Possible arson link to Telstra 000 outage
A NATIONWIDE Telstra outage that left millions unable to dial triple-0 could have been caused by arson, investigators believe.
The May 4 outage was initially blamed on a lightning strike at a cable pit in rural New South Wales.
But NSW Rural Fire Services investigators have ruled out lightning and are probing whether a fire was intentionally lit.
RFS chief superintendent Ben Millington told the Herald Sun that Bureau of Meteorology data had debunked the lightning theory.
"A comprehensive investigation was undertaken, which involved a thorough scene examination and speaking to residents, Telstra workers and electrical workers," he said.
"At this stage we have been unable to determine the cause of the fire (but) we've been able to eliminate all causes with the exception of electrical infrastructure or arson."
The outage blocked access to triple-0 phone services for up to 10 hours in Victoria, New South Wales, Queensland, Western Australia and Tasmania.
And there were reports EFTPOS machines and traffic lights in Victoria were affected.
At the time of the outage, Telstra tweeted a photo of a burnt cable pit.

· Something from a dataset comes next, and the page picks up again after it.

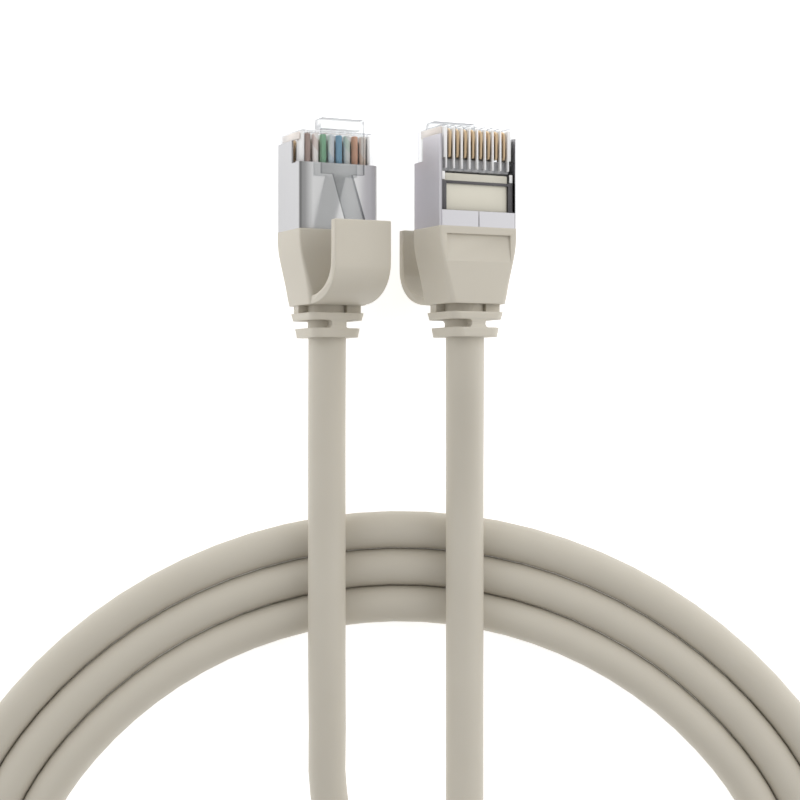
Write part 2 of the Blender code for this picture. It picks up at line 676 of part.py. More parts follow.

"Significant fire damage consistent with lightning strike. We're working to restore services ASAP," the telco wrote.
Supt Millington said the fire did not start inside the pit, located east of Orange.
"Based on the scene, the evidence and the burn patterns, the fire started near the pit and moved towards it," he said.
The findings come during a horror month for Telstra, which suffered another outage on May 20 that left millions of customers unable to use their data or voice services.
The fault disrupted EFTPOS machines across the country, with hundreds of businesses forced to turn cashless customers away.
Dozens of dangerous criminals went off the grid after their ankle bracelets stopped working.
And on May 1 a similar outage blocked thousands of Telstra customers from making phone calls.
Mr Millington said a copy of his report was handed to police and Telstra.
A spokesman for the telco said cable damage was a constant threat.
"We operate millions of kilometres of fibre cables around Australia and these are subject to a number of risks of damage every day, including cuts by construction work, weather, vandalism and fire," he said.
"These risks are top of mind when we design our network and we build in redundancy for key services and routes in case of a cable cut.
"We will consider the findings of the (RFS) as part of our review and response to the (outage)."